Potentiale ausschöpfen - Neue Wege gehen!
Die Teilnehmer informierten sich auch über die Bewerbergruppe der behinderten Jugendlichen. Über das Potential von jungen Menschen mit Behinderung ist in den Unternehmen oft nur wenig bekannt. Dabei gibt es bereits eine Vielzahl anerkannter Ausbildungsberufe für die meisten Branchen (theoriereduzierte Berufe / Fachpraktiker-Berufe). So gibt es den 2-jährigen Ausbildungsgang Fachpraktiker/innen im Verkauf. Die Ausbildung lehnt sich an die Ausbildung Verkäufer/in im Einzelhandel an, legt aber den Schwerpunkt auf praktische Tätigkeiten und ist im Theorieanteil reduziert. Die IHK-Referenten für Berufliche Bildung, beraten zu diesen Ausbildungsgängen, die insbesondere für lernbehinderte Jugendliche geeignet sind. Agentur für Arbeit und Jobcenter unterstützen Unternehmen hier in der Regel mit finanzieller Förderung, Stützunterricht und Beratungsangeboten.
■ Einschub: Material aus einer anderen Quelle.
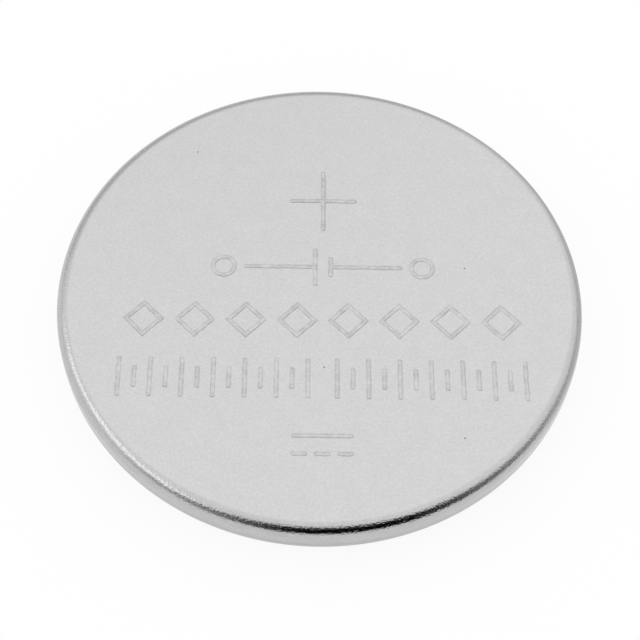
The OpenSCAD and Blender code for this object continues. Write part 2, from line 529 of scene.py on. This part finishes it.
def starLine(centre, arms, half):
    # Outline of strokes that leave one point: arms are (angle in degrees, length), sorted by angle.
    line = []
    corner = half * stamp["tipRounding"]
    for i, (angle, length) in enumerate(arms):
        turn = math.radians(angle)
        tip = length + half - stamp["halfStroke"] - corner
        for side, first in ((-1, -90), (1, 0)):
            for a in range(first, first + 91, stamp["tipStep"]):
                out = tip + corner * math.cos(math.radians(a))
                off = side * (half - corner) + corner * math.sin(math.radians(a))
                line.append((centre[0] + out * math.cos(turn) - off * math.sin(turn),
                             centre[1] + out * math.sin(turn) + off * math.cos(turn)))
        gap = (arms[(i + 1) % len(arms)][0] - angle) % 360
        if 0 < gap < 179:       # two arms that aren't in line meet in a corner
            middle, reach = turn + math.radians(gap / 2), half / math.sin(math.radians(gap / 2))
            line.append((centre[0] + reach * math.cos(middle), centre[1] + reach * math.sin(middle)))
    return line


def barLine(centre, half, length, upright=True):
    angle = 90 if upright else 0
    return starLine(centre, [(angle, length), (angle + 180, length)], half)


def roundLine(centre, radius):
    angles = [math.radians(a) for a in range(0, 360, stamp["roundStep"])]
    return [(centre[0] + radius * math.cos(a), centre[1] + radius * math.sin(a)) for a in angles]


def lozengeLine(centre, across, upright, grow):
    # A lozenge whose sides are moved out by grow.
    reach = grow * math.hypot(across, upright)
    wide, tall = across + reach / upright, upright + reach / across
    return [(centre[0] + wide, centre[1]), (centre[0], centre[1] + tall),
            (centre[0] - wide, centre[1]), (centre[0], centre[1] - tall)]


def stampLines(half):
    # Every outline of the stamp at one half width of the stroke, the plus first.
    full = stamp["halfStroke"]
    plus = stamp["plus"]
    wide, tall = plus["arms"]
    lines = [starLine((0, plus["height"]), [(0, wide), (90, tall), (180, wide), (270, tall)], half)]
    # The sign of a cell has on each side a plate, a wire that leaves it, and a round terminal.
    sign = stamp["cellSign"]
    lead = sign["half"] - 2 * sign["terminal"] - sign["clear"] * full - sign["gap"]
    for side, plate in zip((-1, 1), sign["plates"]):
        out = 0 if side > 0 else 180
        middle = (side * sign["gap"], sign["height"])
        lines.append(starLine(middle, sorted([(out, lead), (90, plate), (270, plate)]), half))
        end = (side * (sign["half"] - sign["terminal"]), sign["height"])
        lines += [roundLine(end, sign["terminal"] - full + grow) for grow in (half, -half)]
    lozenges = stamp["lozenges"]
    for i in range(lozenges["count"]):
        centre = ((i - (lozenges["count"] - 1) / 2) * lozenges["pitch"], lozenges["height"])
        lines += [lozengeLine(centre, *lozenges["half"], grow - full) for grow in (half, -half)]
    bars = stamp["bars"]
    for side in (-1, 1):
        for i in range(bars["count"]):
            across = side * (bars["gap"] / 2 + full + i * bars["pitch"])
            lines.append(barLine((across, bars["height"]), half, bars["halves"][i % 2]))
    current = stamp["current"]
    upper, lower = current["height"] + current["rise"], current["height"] - current["rise"]
    lines.append(barLine((0, upper), half, current["half"], upright=False))
    for i in (-1, 0, 1):
        across = i * (current["half"] - current["dash"] - full)
        lines.append(barLine((across, lower), half, current["dash"] + full, upright=False))
    return lines


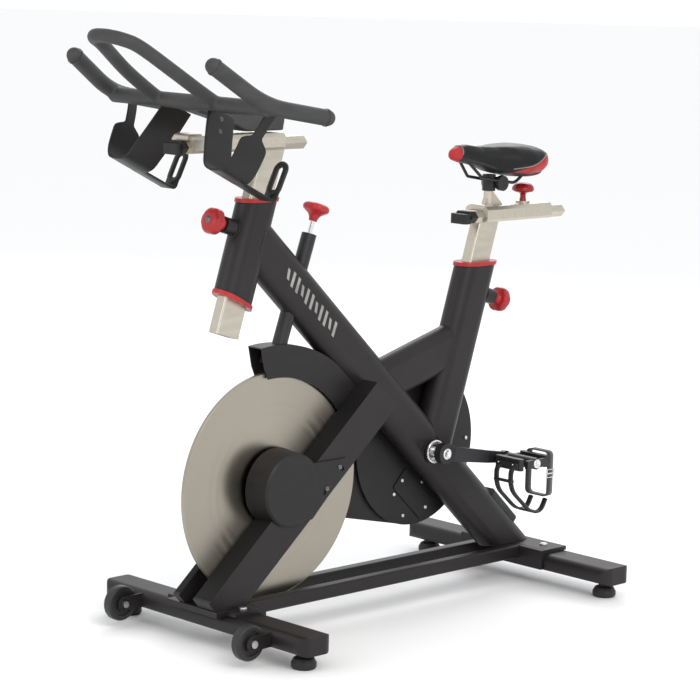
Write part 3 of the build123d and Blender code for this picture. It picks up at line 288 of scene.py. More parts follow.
def turned_disc(name, centre, colour=(0.385, 0.355, 0.300)):
    """Polished steel turned on a lathe: fine rings about the axle and a radial sheen."""
    material, tree, surface = shader(name)
    where = node(tree, "ShaderNodeTexCoord")
    offset = node(tree, "ShaderNodeVectorMath", operation="SUBTRACT")
    offset.inputs[1].default_value = centre
    tree.links.new(where.outputs["Object"], offset.inputs[0])
    flatten = node(tree, "ShaderNodeVectorMath", operation="MULTIPLY")
    flatten.inputs[1].default_value = (1, 0, 1)
    tree.links.new(offset.outputs["Vector"], flatten.inputs[0])
    reach = node(tree, "ShaderNodeVectorMath", operation="LENGTH")
    tree.links.new(flatten.outputs["Vector"], reach.inputs[0])
    ring = node(tree, "ShaderNodeTexNoise", noise_dimensions="1D")
    ring.inputs["Scale"].default_value = 900
    ring.inputs["Detail"].default_value = 3
    tree.links.new(reach.outputs["Value"], ring.inputs["W"])
    wide = node(tree, "ShaderNodeTexNoise", noise_dimensions="1D")
    wide.inputs["Scale"].default_value = 90
    tree.links.new(reach.outputs["Value"], wide.inputs["W"])
    body = ramp(tree, ring.outputs["Fac"], tuple(c * 0.9 for c in colour), colour)
    haze = ramp(tree, noise_at(tree, 11, 5), (0, 0, 0), (1, 1, 1), (0.52, 0.8))
    body = mix(tree, math(tree, "MULTIPLY", haze, 0.14), body, tuple(c * 0.8 for c in colour))
    shine = math(tree, "ADD", 0.28, math(tree, "MULTIPLY", wide.outputs["Fac"], 0.12))
    finish_surface(tree, surface, body, shine, 1.0)
    surface.inputs["Anisotropic"].default_value = 0.75
    around = node(tree, "ShaderNodeTangent", direction_type="RADIAL", axis="Y")
    tree.links.new(around.outputs["Tangent"], surface.inputs["Tangent"])
    add_bump(tree, surface, ring.outputs["Fac"], 0.05, 0.0003)
    return material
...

Interessant sind auch kooperative Ausbildungswege für Jugendliche, die es aus unterschiedlichsten Gründen nicht geschafft haben, einen Ausbildungsplatz zu finden. So findet bei einer Berufsausbildung in außerbetrieblichen Einrichtungen (BaE) der praktische Teil der Ausbildung im Betrieb statt, zusätzlich leistet ein Bildungsträger Nachhilfe, Prüfungsvorbereitung und sozial-pädagogische Begleitung. Finanziert wird die Ausbildung von der Agentur für Arbeit bzw. vom Jobcenter, so dass dem Unternehmen keine Kosten entstehen.

Fazit: Es gibt noch viel zu tun im Bereich Ausbildung. Die Betriebe benötigen dabei an vielen Stellen Unterstützung. Bei diesem Runden Tisch in Bielefeld wurde der Grundstein zu einer besseren Vernetzung zwischen Unternehmen und Ausbildungsexperten gelegt.